Stated goal: Output exactly the lines from the first one down to the line containing "cord_line = lead_line", inclusive.

────────────────

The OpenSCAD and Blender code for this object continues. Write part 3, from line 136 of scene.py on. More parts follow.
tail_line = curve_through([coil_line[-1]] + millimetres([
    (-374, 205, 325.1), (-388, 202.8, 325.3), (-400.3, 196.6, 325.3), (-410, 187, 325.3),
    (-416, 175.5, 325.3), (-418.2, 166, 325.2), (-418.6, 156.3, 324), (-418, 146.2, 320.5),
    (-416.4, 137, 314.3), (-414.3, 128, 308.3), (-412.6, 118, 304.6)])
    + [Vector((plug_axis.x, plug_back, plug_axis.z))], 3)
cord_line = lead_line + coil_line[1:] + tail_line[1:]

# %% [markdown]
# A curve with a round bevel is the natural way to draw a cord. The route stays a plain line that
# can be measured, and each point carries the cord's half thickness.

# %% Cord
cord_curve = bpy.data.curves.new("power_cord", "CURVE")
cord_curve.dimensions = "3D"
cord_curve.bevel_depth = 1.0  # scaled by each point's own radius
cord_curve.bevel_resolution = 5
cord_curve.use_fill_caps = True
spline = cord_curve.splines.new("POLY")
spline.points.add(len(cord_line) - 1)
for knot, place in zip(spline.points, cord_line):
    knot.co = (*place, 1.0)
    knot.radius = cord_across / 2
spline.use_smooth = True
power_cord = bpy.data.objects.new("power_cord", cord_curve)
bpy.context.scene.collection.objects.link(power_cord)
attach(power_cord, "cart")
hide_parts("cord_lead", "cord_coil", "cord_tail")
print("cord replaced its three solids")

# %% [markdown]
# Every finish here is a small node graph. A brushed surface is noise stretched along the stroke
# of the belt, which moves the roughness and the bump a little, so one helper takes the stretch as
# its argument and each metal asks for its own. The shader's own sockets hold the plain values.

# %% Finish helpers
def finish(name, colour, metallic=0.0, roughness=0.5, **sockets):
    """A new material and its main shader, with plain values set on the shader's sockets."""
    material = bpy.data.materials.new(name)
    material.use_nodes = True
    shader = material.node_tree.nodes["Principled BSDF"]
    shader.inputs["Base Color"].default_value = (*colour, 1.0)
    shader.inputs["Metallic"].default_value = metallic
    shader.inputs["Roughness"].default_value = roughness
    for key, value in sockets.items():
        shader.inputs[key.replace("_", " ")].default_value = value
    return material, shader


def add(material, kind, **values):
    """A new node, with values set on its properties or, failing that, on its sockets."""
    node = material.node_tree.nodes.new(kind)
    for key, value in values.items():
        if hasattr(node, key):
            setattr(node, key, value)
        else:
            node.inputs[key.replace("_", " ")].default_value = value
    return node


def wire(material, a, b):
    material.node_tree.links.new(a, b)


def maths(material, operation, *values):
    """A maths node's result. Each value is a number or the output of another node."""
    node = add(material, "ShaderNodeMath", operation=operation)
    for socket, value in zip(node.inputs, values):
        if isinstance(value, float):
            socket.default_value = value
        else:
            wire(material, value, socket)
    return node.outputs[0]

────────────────

Problem solution:
The OpenSCAD and Blender code for this object continues. Write part 3, from line 136 of scene.py on. More parts follow.
tail_line = curve_through([coil_line[-1]] + millimetres([
    (-374, 205, 325.1), (-388, 202.8, 325.3), (-400.3, 196.6, 325.3), (-410, 187, 325.3),
    (-416, 175.5, 325.3), (-418.2, 166, 325.2), (-418.6, 156.3, 324), (-418, 146.2, 320.5),
    (-416.4, 137, 314.3), (-414.3, 128, 308.3), (-412.6, 118, 304.6)])
    + [Vector((plug_axis.x, plug_back, plug_axis.z))], 3)
cord_line = lead_line + coil_line[1:] + tail_line[1:]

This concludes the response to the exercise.